While the digging was going on, we were busy upstairs carefully stripping out all the unsympathetic later additions, so that we could assess what we were actually dealing with. By looking carefully at the old paintwork we were able to find ghosted shapes of the original mouldings, which allowed us to accurately replicate the profiles of architraves and dado rails. I get a real kick out of doing this sort of building detective work, and it’s really satisfying when you can faithfully reinstate those vanished decorative features.

It was during this phase that we began to
discover some of the terrible repairs that had been carried out after the 1941 bomb strike. Two of the three formal reception rooms had deeply coved cornices decorated with swags of handmade plaster flowers and ribbons, but the third was completely bare, so we applied for consent to replicate these so that the three interconnecting rooms matched. We retained a firm of specialist plaster restorers who took impressions of the existing mouldings so that we could recreate them. While they were doing this they discovered to everyone’s horror that the ceilings had been damaged by the bomb blast, and repaired using cement. This material was much heavier than the original plaster and the extra weight had caused the ceilings to become detached from the lathes behind them. If you climbed up the scaffold tower and pushed gently on the ceiling with your hand the whole thing moved.

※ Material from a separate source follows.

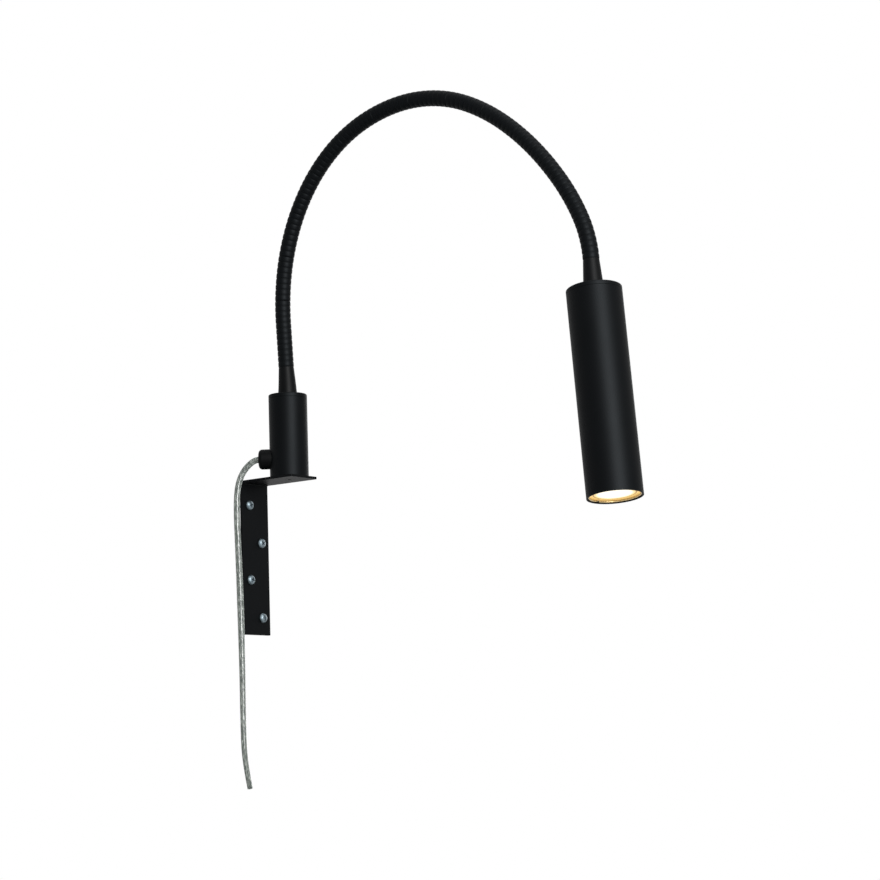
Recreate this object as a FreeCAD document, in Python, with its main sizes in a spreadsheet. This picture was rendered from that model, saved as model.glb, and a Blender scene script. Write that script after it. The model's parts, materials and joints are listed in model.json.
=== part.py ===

While we were trying to work out how to stabilise them, the room was in daily use as the canteen for the 50 or so builders working on the project. One afternoon when I was in the site office there was an almighty thundering crash from the floor above and on rushing upstairs we discovered that the whole front reception room ceiling had come down. All the canteen trestle tables and chairs were completely smashed. If this had happened during lunchtime, I’m quite sure people would have been killed. We carefully took down the ceiling in the adjacent room before the same thing could happen, but because we had already taken the moulds we were able to reinstate them exactly as they had been, and today you would never suspect that they weren’t the original ceilings.

One of the biggest surprises we had during the renovation was the library panelling, which turned out to be French and about 50 years older than the house. As part of Napoleon’s renovation of Paris, whole neighbourhoods were demolished, and many of the architectural features from those houses (like panelling) found their way onto the English market. The original panelled room in Paris must have been slightly smaller than the room at Hyde Park Place where it ended up, because we discovered that a false ceiling had been installed below the original ceiling and the room had been “shrunk” to fit the panelling.

The panelling had been painted at some point and then some misguided soul had tried to strip the paint off with a heat gun, scorching the oak and destroying the characteristic graining in the process. It took a team of specialist timber restorers eight weeks to remove the last of the paint and bring the panelling back to life.

The morning room, which faces the library across the ground-floor hall (this is starting to sound like a game of Cluedo!), is papered with scenes of old Hyde Park. This was such a lucky find! I stumbled across an original wallpaper frieze from the 1920s with these wonderful scenes of horses and carriages and people promenading in Hyde Park. The frieze was only 23cm tall, intended to go around the top of a room under the cornice, but the scenes themselves show the Serpentine Bridge and the Wellington Gate, which dates them to the same decade as the house. I approached a specialist wallpaper artist, and she was able to rescale the artwork to exactly fit the room and recolour it for me. Today you can sit in the room and look at the 1830s park imprinted on the wallpaper, then look out the window at the 21st century park.

Because this is a home and not a museum, it was important to weave modern services seamlessly into the structure without disrupting the historic fabric of the building. We replaced the narrow servants staircase at the back of the house with a four-man passenger lift, and a service lift big enough to take a full-size catering trolley. The house is air conditioned throughout, and in the protected rooms where we were not allowed to attach anything to the walls, we designed floor-standing cabinets to look like pieces of antique furniture to house the cooling units.

It sounds mad to have four kitchens in a single house, but they are all needed for different things. On the lower ground floor, we designed a family kitchen with metallic bronze cupboard doors and spectacular feature granite sourced from Verona in Italy, and a stainless steel catering kitchen for the preparation of larger, more formal meals for up to 20 diners. Food can be taken up in the service lift to the formal dining room on the first floor, where there is a finishing kitchen with hobs, ovens and plenty of space for laying out plates and clearing away. The fourth kitchen in the house is the nursery kitchen located off the children’s playroom on the third floor.

The 11 bathrooms and five cloakrooms are all individually designed, and each one features a different marble or limestone. In the master en suite we used 2m x 3m slabs of Calacatta Oro marble, also from Italy, which has soft veins of grey, cinnamon and gold on an off-white ground. Marble is surprisingly fragile, so we had to construct special crates to protect the slabs while we manoeuvred them up the stairs from the ground to the second floor.

My favourite room is the cinema. The ceiling is covered in constellations of LED “stars”, and I was able to have a bit of fun with this. In the design I included the star sign constellations of the owners and all the main members of the project team and for myself, as a homesick Aussie, I added the Southern Cross and the Pointers, all correctly positioned and aligned on the ceiling to show due south.